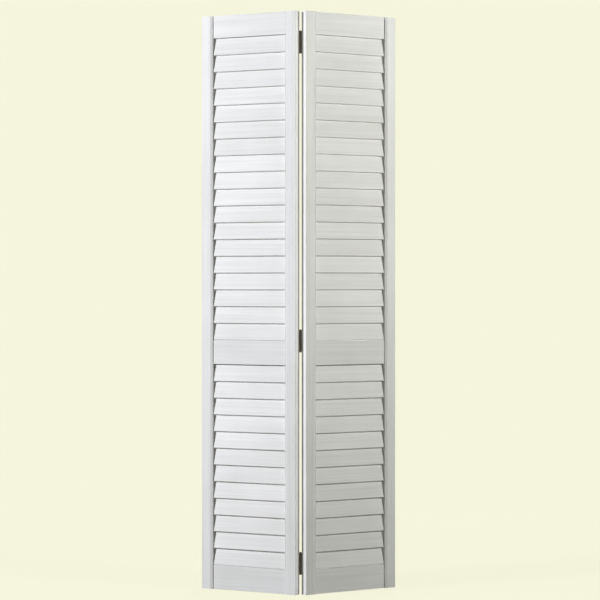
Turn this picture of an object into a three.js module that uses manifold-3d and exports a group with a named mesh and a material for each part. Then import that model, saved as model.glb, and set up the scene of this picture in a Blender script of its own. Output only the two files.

☆ ☆ ☆ ☆ ☆

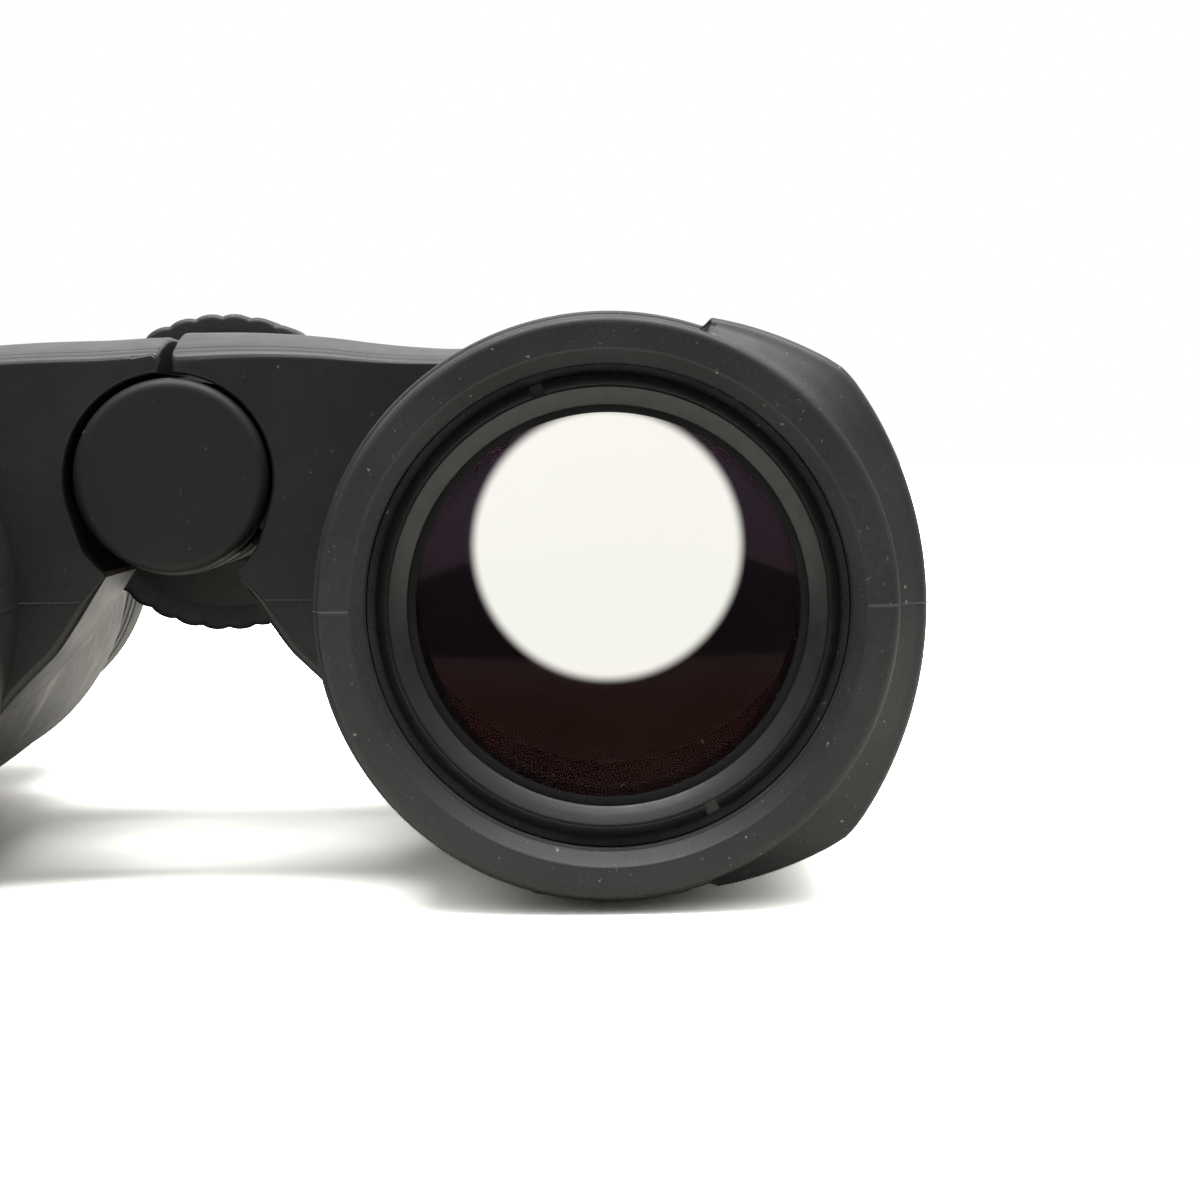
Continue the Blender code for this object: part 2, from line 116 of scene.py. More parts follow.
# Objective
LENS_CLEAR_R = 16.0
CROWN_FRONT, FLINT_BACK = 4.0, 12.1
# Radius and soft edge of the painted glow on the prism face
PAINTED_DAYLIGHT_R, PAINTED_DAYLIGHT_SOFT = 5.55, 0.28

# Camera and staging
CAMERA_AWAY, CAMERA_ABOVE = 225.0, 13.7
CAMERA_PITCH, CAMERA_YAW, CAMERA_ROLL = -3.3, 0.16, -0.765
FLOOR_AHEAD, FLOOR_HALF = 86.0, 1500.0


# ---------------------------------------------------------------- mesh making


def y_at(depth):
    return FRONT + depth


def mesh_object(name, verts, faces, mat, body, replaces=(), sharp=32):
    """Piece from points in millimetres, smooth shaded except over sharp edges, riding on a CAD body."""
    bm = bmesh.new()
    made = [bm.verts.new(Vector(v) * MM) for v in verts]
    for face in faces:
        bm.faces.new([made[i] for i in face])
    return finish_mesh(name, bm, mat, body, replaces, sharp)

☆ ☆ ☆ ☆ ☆

WHAT NEEDS TO BE DONE. Out of the data above, set down the lines from the one with "Continue the Blender" to the one with "return finish_mesh(name, bm, mat, body, replaces, sharp)", both included, exactly as written and with no additions.

EXERCISE SOLUTION.
Continue the Blender code for this object: part 2, from line 116 of scene.py. More parts follow.
# Objective
LENS_CLEAR_R = 16.0
CROWN_FRONT, FLINT_BACK = 4.0, 12.1
# Radius and soft edge of the painted glow on the prism face
PAINTED_DAYLIGHT_R, PAINTED_DAYLIGHT_SOFT = 5.55, 0.28

# Camera and staging
CAMERA_AWAY, CAMERA_ABOVE = 225.0, 13.7
CAMERA_PITCH, CAMERA_YAW, CAMERA_ROLL = -3.3, 0.16, -0.765
FLOOR_AHEAD, FLOOR_HALF = 86.0, 1500.0


# ---------------------------------------------------------------- mesh making


def y_at(depth):
    return FRONT + depth


def mesh_object(name, verts, faces, mat, body, replaces=(), sharp=32):
    """Piece from points in millimetres, smooth shaded except over sharp edges, riding on a CAD body."""
    bm = bmesh.new()
    made = [bm.verts.new(Vector(v) * MM) for v in verts]
    for face in faces:
        bm.faces.new([made[i] for i in face])
    return finish_mesh(name, bm, mat, body, replaces, sharp)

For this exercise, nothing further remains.